While Howe tried to control the stricken craft, Harmon safely bailed out; Howe then followed but landed in the icy Ohio River. The plane crashed near St. Mary’s, on the West Virginia side of the river. After struggling in the water for about 15 minutes, Howe went under, a victim of exhaustion and hypothermia. He was buried at Arlington National Cemetery in Virginia.
In 1942, in order to free up more men for combat, the United States instituted a program called the Women Airforce Service Pilots—WASP for short. The program was designed to train women to fly military aircraft from the factories where they were built to the U.S. air bases where they were put into service.

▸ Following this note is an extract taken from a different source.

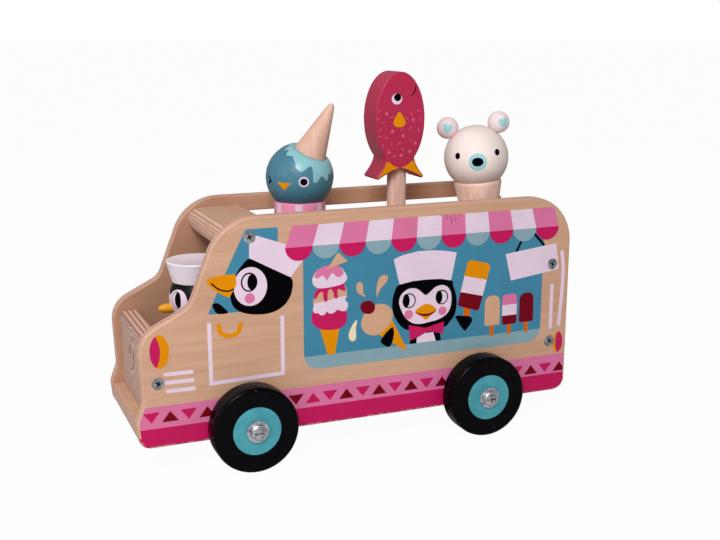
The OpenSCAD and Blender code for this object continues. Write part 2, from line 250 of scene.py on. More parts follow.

More than 1,100 women were accepted into the WASPs—and 38 lost their lives in flying accidents.
A National Public Radio story said that one of those killed was 26-year-old Mabel Rawlinson, the daughter of a minister in Kalamazoo, Michigan. She was stationed at Camp Davis in North Carolina and was coming back from a night training exercise with her male instructor on August 23, 1943, when the plane, a Douglas A-24 Banshee dive bomber, made a fiery crash-landing at the base. Upon hitting the ground, the instructor was thrown from the plane and suffered serious injuries, but Rawlinson’s hatch was jammed, preventing her from escaping.
A fellow WASP was there: “I knew Mabel very well. We were both scheduled to check out on a night flight in the A-24. My time preceded hers, but she offered to go first because I hadn’t had dinner yet. We were in the dining room and heard the siren that indicated a crash. We ran out onto the field. We saw the front of her plane engulfed in fire, and we could hear Mabel screaming. It was a nightmare.”
Because Rawlinson was a civilian, the military was not required to pay for her funeral or pay for her remains to be sent home, so her fellow pilots raised the money to ship her body back to Kalamazoo.